Overall growth remained Mixed: CCL products reported mixed revenue growth with 19.9% YoY increase while reported de-growth of 7.2% QoQ to Rs 607.6cr. Its posted volume growth of 10-12% but it could be higher however it got impacted as the company’s machinery in Vietnam broke down. Additionally, its value growth was 20% YoY due to the pricing advantage the company got because of smaller packs. Further, its gross/EBITDA/PAT margins as compared to last year remains impacted and was down by 269bps/116bps/150bps YoY as cost of raw material was higher to the tune of 12.7% YoY. However, sequentially, gross/EBITDA/PAT margins improved by 219bps/185bps/64bps led by decrease in RM cost and better operating efficiency

Capacity expansion moving as per the plan: The company has plans to expand spray dried capacity both in India and Vietnam with total capex of Rs 650cr. India’s capacity (~16,000 metric tons) is to be operational in Q4FY24 with a capex of Rs 400 cr with 320cr by debt. For Vietnam, (6,000MT) the capex will be USD 50mn out of which they would spend USD 30-35mn in FY24 and USD 15-20mn in FY25.

Management guidance intact: Management remains positive on the growth prospect of the company on the back of improving demand, product addition coupled with capacity addition. So, they have maintained growth guidance with volumes at ~18-20% while maintaining the EBITDA margins at 18-20% for the next couple of years. Besides, they expect domestic business to grow at 25-30% topline and within which branded business to achieve revenue of over Rs 200cr by FY24.

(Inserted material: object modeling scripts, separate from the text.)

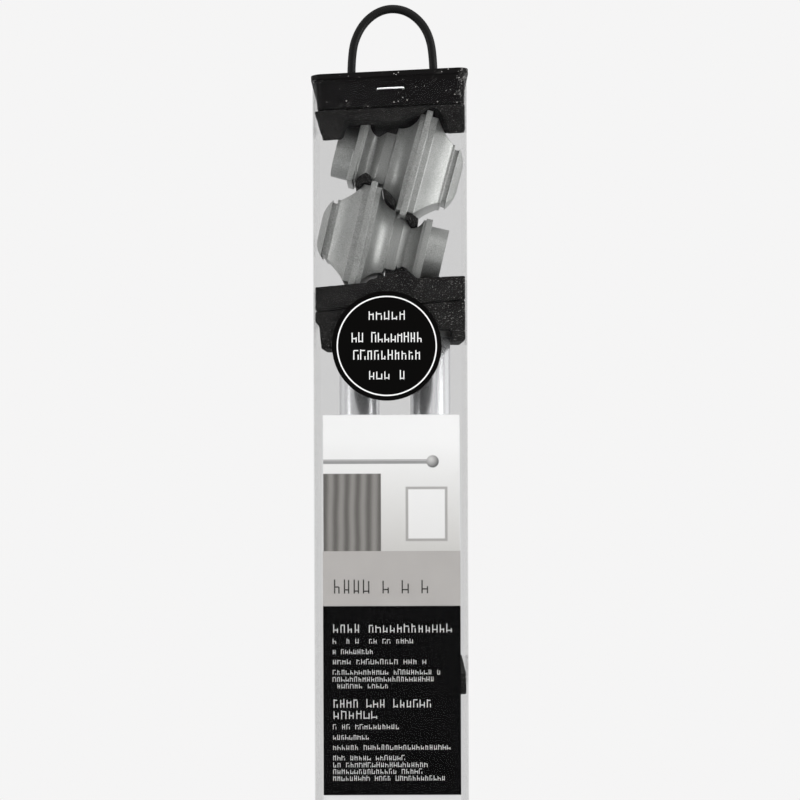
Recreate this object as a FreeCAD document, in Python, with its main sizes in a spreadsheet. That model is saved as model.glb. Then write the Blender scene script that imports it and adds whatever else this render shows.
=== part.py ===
import FreeCAD, Part
import math
import os
import Sketcher

# Double curtain pole in its clear hanging pack.
# Two telescoping steel poles, two square moulded finials, three double brackets and their fixings,
# held by cut foam in a clear folded sleeve with a plastic cap at each end.
# Millimetres, +Z up along the pack, front face towards -Y, origin under the bottom cap.

# Driving dimensions, in millimetres and degrees
SIZES = [
    # clear sleeve
    ("sleeve_wide", 71.0), ("sleeve_deep", 57.0), ("sleeve_wall", 0.4), ("fold_bend", 1.3), ("lap_wide", 9.0),
    ("fit", 0.3),
    # end caps
    ("cap_rim", 2.3), ("rim_over", 0.85), ("cap_deep", 14.0), ("cap_wall", 1.5), ("cap_floor", 1.6),
    ("cap_taper", 3.0), ("cap_corner", 4.5), ("cap_edge", 1.2), ("cap_tilt", 2.6), ("cap_clear", 0.35),
    # hanging loop
    ("loop_cord", 4.0), ("loop_left", 18.6), ("loop_right", 20.5), ("boss_round", 8.0), ("boss_tall", 5.0),
    # staple
    ("staple_wide", 13.0), ("staple_wire", 0.9), ("staple_drop", 4.0), ("staple_leg", 4.6), ("staple_off", 0.35),
    ("staple_tip", 2.4),
    # cut foam
    ("foam_slack", 0.3), ("foam_tilt", 4.2), ("slab_thick", 11.4), ("saddle_web", 8.4), ("saddle_leg", 9.2),
    ("saddle_leg_short", 5.8), ("leg_gap", 0.3), ("press_in", 1.1), ("spacer_thick", 10.3), ("spacer_short", 3.6),
    ("base_foam_thick", 25.0), ("base_pocket", 12.0), ("top_foam_web", 1.2), ("wedge_short", 3.8),
    # outline of the foam cradle, each drop measured down from the cap's underside
    ("cradle_side", 3.4), ("cradle_shoulder", 5.6), ("top_leg", 15.4), ("top_leg_taper", 3.8),
    ("top_leg_wide", 8.2), ("notch_slope", 2.9), ("top_ceiling", 6.8), ("ceiling_rise", 0.5), ("ceiling_end", 5.2),
    ("arch_foot", 15.3), ("arch_drop", 2.8), ("arch_left", 17.4), ("arch_right", 21.6), ("arch_web", 0.4),
    ("knee_drop", 4.6), ("knee_in", 1.9), ("top_leg_short", 12.0), ("short_leg_in", 0.5), ("leg_chamfer", 1.1),
    ("cradle_slant", 9.6), ("cradle_side_slant", 3.0), ("slant_start", 0.3),
    # outline of the foam saddle
    ("saddle_side", 3.2), ("saddle_shoulder", 1.8), ("saddle_shoulder_in", 1.7), ("saddle_taper", 2.7),
    ("saddle_chamfer", 0.8), ("saddle_chamfer_tall", 1.2),
    # telescoping poles
    ("pole_long", 1219.2), ("pole_round", 19.0), ("pole_wall", 0.8), ("inner_round", 16.0), ("inner_wall", 0.7),
    ("inner_short", 95.2), ("slide_gap", 0.1), ("bush_long", 18.0), ("bush_inset", 40.0), ("pole_inset", 18.8),
    ("pole_off", 1.9), ("pole_forward", 8.0), ("end_plug_long", 14.0), ("end_plug_head", 3.0),
    # square finials, stations along the axis from the open end of the collar
    ("collar_round", 26.5), ("collar_long", 8.6), ("socket_deep", 11.5), ("socket_gap", 0.2),
    ("flange_half", 14.8), ("flange_thick", 3.0), ("flange_step", 1.1), ("flange_drop", 0.9), ("neck_half", 9.3),
    ("neck_cove", 5.0), ("neck_flat", 0.4), ("band_half", 12.2), ("band_slope", 3.3), ("band_long", 4.5),
    ("flare_half", 14.9), ("flare_rise", 0.4), ("flare_long", 8.6), ("plate_step", 2.4), ("crown_step", 3.1),
    ("plate_drop", 2.1),
    ("plate_half", 25.0), ("plate_thick", 2.9), ("crown_half", 14.2), ("crown_long", 9.6), ("lip_long", 1.2),
    ("groove_long", 2.2), ("groove_deep", 1.8), ("button_half", 13.4), ("button_long", 3.8),
    ("button_flat", 3.0),
    # how the finials nest
    ("tilt_upper", 15.2), ("tilt_lower", 13.2), ("nest_gap", 0.8), ("nest_along", 16.1), ("finial_off", 12.6),
    # printed card and sticker
    ("card_narrow", 7.7), ("card_tall", 181.0), ("card_thick", 0.35), ("card_drop", 154.1), ("card_off", 0.2),
    ("sticker_round", 50.4), ("sticker_thick", 0.15), ("sticker_drop", 122.5), ("sticker_off", 1.7),
    ("spacer_drop", 273.3),
    # double brackets
    ("bracket_wide", 16.0), ("strap_thick", 3.0), ("plate_clear", 5.5), ("plate_hole", 5.0),
    ("hole_in", 9.0), ("cup_wall", 2.5), ("cup_gap", 0.5), ("back_cup_at", 62.0), ("front_cup_at", 125.0),
    ("cup_lip", 5.0), ("thumb_round", 4.0), ("thumb_long", 7.0), ("thumb_head", 9.0), ("thumb_head_long", 4.0),
    # bag of fixings
    ("bag_clear", 6.5), ("bag_tall", 82.0), ("bag_deep", 10.0), ("bag_film", 0.4), ("fixing_pitch", 9.0),
    ("screw_round", 4.0), ("screw_long", 38.0), ("screw_head", 8.0), ("screw_head_long", 2.5),
    ("anchor_round", 6.0), ("anchor_long", 32.0), ("anchor_bore", 3.0),
]

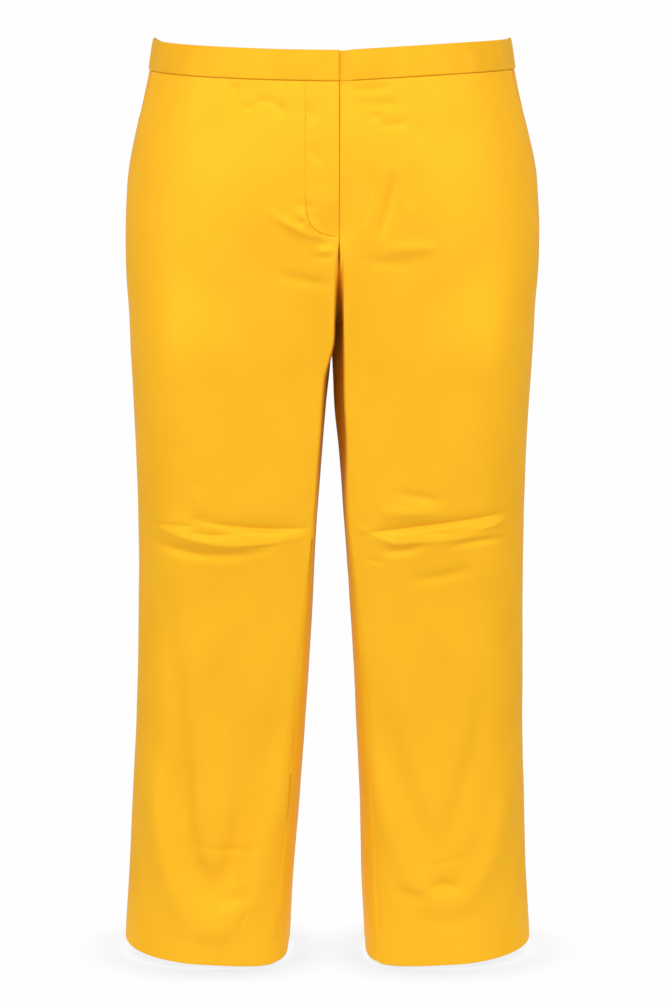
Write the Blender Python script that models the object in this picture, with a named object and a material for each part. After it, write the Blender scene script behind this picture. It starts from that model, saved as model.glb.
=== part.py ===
"""Straight-leg trousers, filled out as if worn, with nothing inside.

Metres, +Z up, front towards -Y, the wearer's left towards +X. The origin is the middle of the
waist opening, at the height of the waistband's upper edge at the sides. Every panel is a thin wall
laid on one smooth form: a body that forks into two legs, given by the sections below.
"""
import math
from collections import namedtuple

import bmesh
import bpy
from mathutils import Vector

# Cloth and seams
CLOTH_WALL = 0.0015
HEM_WALL = 0.003
HEM_DEPTH = 0.030
BAND_WALL = 0.003
BAND_HEIGHT = 0.032
BAND_PROUD = 0.0005
SEAM_GAP = 0.0003

# Heights
FRONT_DIP = 0.0262
RIGHT_DIP_STRAIGHTNESS = 0.85
LEFT_DIP_STRAIGHTNESS = 0.64
BACK_DIP = 0.001
CROTCH_Z = -0.305
FRONT_FORK_Z = -0.222
BACK_FORK_Z = -0.205
HEM_OUTER_Z = -0.9874
HEM_INNER_Z = -0.9917
HEM_BOW = 0.0115

# Shape of the sections
BODY_SQUARENESS = 2.3
LEG_SQUARENESS = 2.35
FACE_DROP = 0.06
OVAL_CORNER = 0.75
OVAL_SQUARER_FROM = math.pi * 0.36
OVAL_SQUARER_TO = math.pi * 0.74
OVAL_OUTER = 2.05
OVAL_INNER = {"front": 4.2, "back": 2.3}
ROUNDING_LIMIT = 0.9
FRONT_LEG_FROM_Z = -0.19
FRONT_LEG_TO_Z = -0.37
BACK_LEG_FROM_Z = -0.21
BACK_LEG_TO_Z = -0.41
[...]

Key highlights: 1) Coffee price is at a high level and the company books coffee as per the order and prices. 2) The company is waiting for the prices of the Vietnam crop which is expected to come in the next month which would help the company to get an idea on how prices would pan out in future. 3) Brazil crop prices have seen some decline in trend but the company is waiting for Vietnam prices of coffee. 4) The company is utilizing its India & Vietnam capacity at 100% while new capacity added last quarter is running at 50% capacity while the utilization saw decline to 20-25% post the machinery breakdown last month. 5) The company is coping up with the machinery breakdown in Vietnam. 6) The out of home segment (~90% of revenue) growth remains healthy and seeing strong traction while in-home is ~10% and growing at a slow pace. 7) Plan is to increase consumption by increasing sampling and premix coffee products. 8) Amongst the geographies, Asia including India contributes~20% of revenue, followed by Europe and US with 15% & 12% share in revenue. Besides, Africa and the Middle-east contributes, 10% & 5% share. 9) Tax rate to be ~12% at consolidated levels.

Outlook & Valuation: CCL Products will continue to grow led by increase in domestic demand for coffee, capacity expansion plan, improving utilization levels for its new commissioned plant and focusing more towards product mix and premium products. Further, management plans of focusing on strong volume led growth with steady margin as well as its expansion from B2B to B2C will aid growth. We remain positive on the growth prospect of the company and have estimated its revenue/ EBITDA/PAT to grow at 25%/29%/31.5% CAGR over FY23-25E and maintaining the Buy rating with target price of Rs 776, valuing the company at P/E multiple of 22x on FY25E EPS.